In “Apple Lover” and “Some Boys Terrify Marine Creature (6),” two exuberant and elegant rhapsodies of survival, Becki Hawkes achieves a voice of lyric suppleness and epic durability, surveying the details of pain and the pitch of transcendence in a grand, fluid tonality whose precise modulation figures the shape and color and texture of experience. Her phrasing, sinewy with surprise and wit, laced with pressure points, shaped by the tensions of understanding gained in time, arrests the eye with sharp delineations and an awareness of meaning’s keen underlying edges—“some boys, / any boys,” the deceptively laconic parenthetical that haunts “Some Boys Terrify Marine Creature (6)” with its antagonist, is a vital moment to the art, scaffolding the eloquent balance of her perspective; definite but abstract, not an inch closer to or farther from us than it needs to be. The shading of generals and particulars, of “any” and “some,” signals the versatility of Hawkes’s poetic control.

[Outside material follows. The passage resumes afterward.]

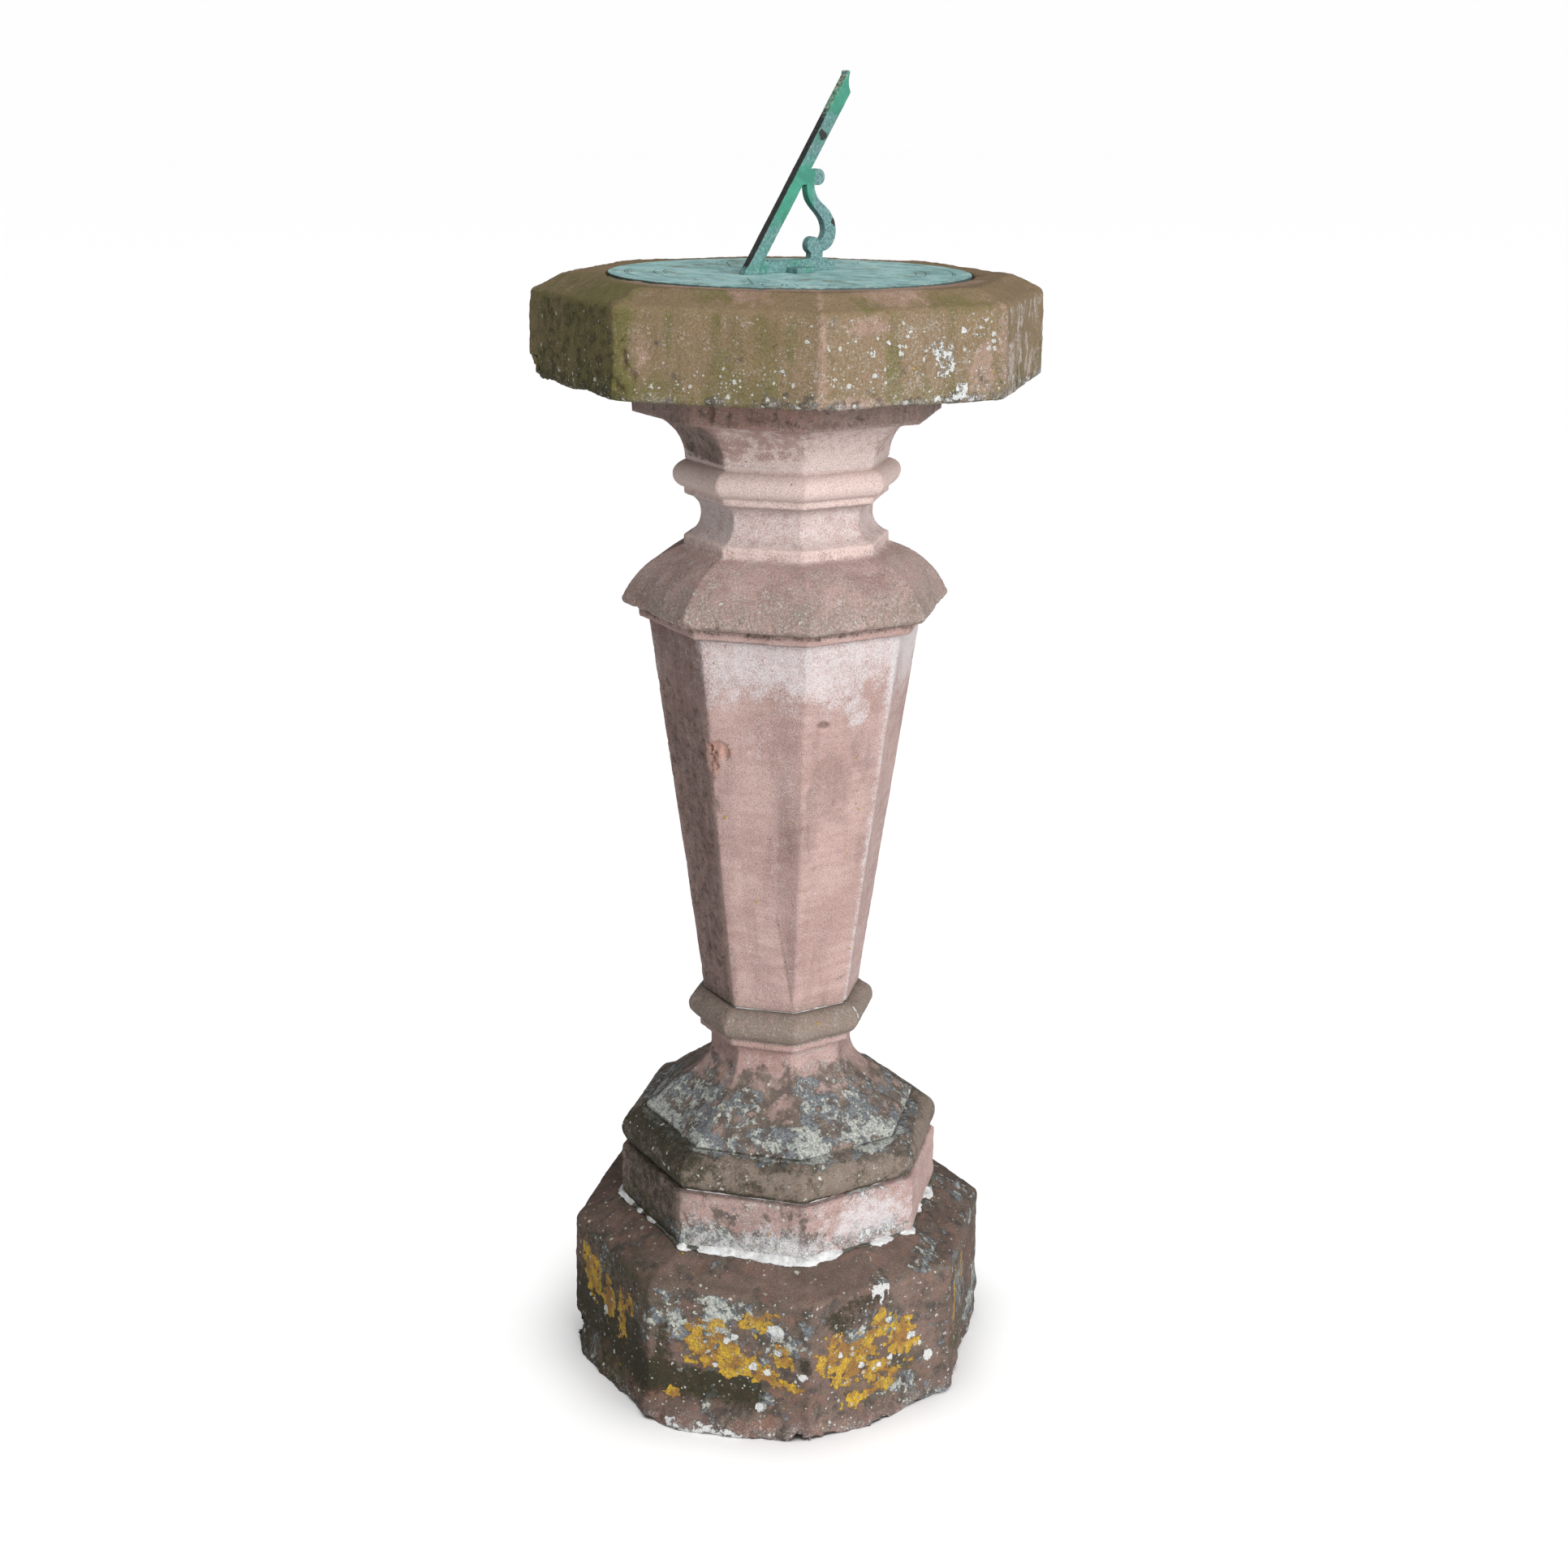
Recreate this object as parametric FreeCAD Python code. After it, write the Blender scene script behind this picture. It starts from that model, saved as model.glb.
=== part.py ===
"""Garden sundial: a pedestal of six octagonal sandstone courses, bedded in lime mortar and
dowelled through their middles, that carries a verdigris bronze dial plate and its gnomon.

Frame: millimetres, +Z up, origin at the centre of the base block's underside.
+Y is true north, the way the gnomon rises, and +X is east.
Every stone is an octagon in plan. Its outline is given as (half width, height) points, where
the half width is measured square to a side, so that twice it is the size across the flats.
"""
import FreeCAD, Part
import math
import os

Vec = FreeCAD.Vector
UP = Vec(0, 0, 1)

# ---- driving dimensions -------------------------------------------------------------------
LATITUDE = 55.0            # degrees, and the angle of the gnomon's style
STONE_TURN = 12.3          # degrees east of south to the nearest corner of the column's stones
SLAB_TURN = 10.3           # the table slab was set two degrees off the column
JOINT = 2.0                # thickness of a mortar bed
JOINT_RECESS = 2.5         # how far a bed is raked back from the narrower stone's face

BASE_HALF = 178.0          # half widths across the flats
SHOULDER_HALF = 170.5      # where the base block's sloping top begins
PLINTH_HALF = 136.4
FOOT_HALF = 130.0
SHAFT_FOOT_HALF = 65.3
SHAFT_HEAD_HALF = 109.6
CAPITAL_TOP_HALF = 121.4
SLAB_HALF = 198.7

BASE_HEIGHT = 148.0        # heights of the courses
SHOULDER_HEIGHT = 133.0    # where the base block's sloping top begins
PLINTH_HEIGHT = 50.0
FOOT_HEIGHT = 148.5
SHAFT_HEIGHT = 344.0
CAPITAL_HEIGHT = 200.0
SLAB_HEIGHT = 84.0

PLINTH_Z = BASE_HEIGHT + JOINT
FOOT_Z = PLINTH_Z + PLINTH_HEIGHT + JOINT
SHAFT_Z = FOOT_Z + FOOT_HEIGHT + JOINT
CAPITAL_Z = SHAFT_Z + SHAFT_HEIGHT + JOINT
SLAB_Z = CAPITAL_Z + CAPITAL_HEIGHT + JOINT
TABLE_Z = SLAB_Z + SLAB_HEIGHT

DOWEL_R = 10.0             # bronze dowels, run in with mortar
DOWEL_BITE = 60.0          # how deep a dowel goes into a stone
SLAB_BITE = 42.0
GROUT = 3.0                # mortar round a dowel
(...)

Likewise the shifting parameters of “Apple Lover,” whose festive botanical-entomological census—a whirl of lavish organic observation, crowned with “five Red Admirals, wings as vivid as hearts” amid feasts of “Braeburn, Jazz, / Granny Smith” (the omission of “and” before “Granny Smith” suggesting further bounties beyond the limits of enumeration)—spiral about the nervous understanding of trauma, the anxiety of regeneration.
 
When that anxiety becomes explicit in “Apple Lover,” Hawkes’s control takes on a stark splendor and urgency. A fluid syntactical architecture brings us from butterflies drinking from a “fallen Bramley” to the pointedness of “I dreamed I could feast too / because it’s been years / since it happened, and I don’t talk about it much.” The transformation in register is total yet necessary, natural as a change in tides, natural as an earthquake’s sharp interruptive significance, painful because pain and the active engagement with pain are the substance of these two poems’ internal music. The structural trajectory of “Apple Lover,” from sumptuous idyll to a recollection of sexual assault and its aftermath, speaks most fluently to Hawkes’s achievement when, in the poem’s subsequent return to the pastoral ecstasies of its opening, the language enacts a complex liberation for and by and through the speaker—we return to a nature poem, but with richer accents and deeper perception than at the start, because with a renewed understanding of natural significance—a growth of selfhood that at once includes beauty and reckons with sorrow. “Apple Lover” becomes the luminous, gushing song of “all of me poured into yes,” a gorgeous Whitmanian affirmation of selfhood.
 
This procedure takes on sharper edges in “Some Boys Terrify Marine Creature (6),” whose idiosyncratic extended metaphor begins uses a crossword puzzle clue (as explained by an author’s note) for a tremulous essay on cruelty and resilience. Just as “Apple Lover” never resorted to merely “motivational” rhetoric, “Some Boys Terrify Marine Creature (6)” is wholly free of triteness—its injunction to “neatly behead / the boys, cut the terror in two” is a wonderfully refreshing alternative to easy platitudes about forgiving and forgetting, sharpened by the dialectic energy Hawkes summons here, the vivid contrasts between the cruel “boys” who have “made a circle” around and “are laughing” at the target of their viciousness—a scene painfully familiar to so many of us– and the “marine creature” who rather thrillingly wins the day. The analogy is straightforward but versatile, incorporating the ineffectual “ocean,” whose “quiet song, not loud enough / to drown the high flayed pain that tastes like salt” stands with bitter accuracy for all bystanders to the world’s ugliness—and, with masterly strokes of pathos and perspective, incorporating also a second-person narrator whose interpretive drive elevates the bare fact of the marine creature’s struggle into a living symbol, an account of just how and why “there are always / routes out, / always more meanings than you think.”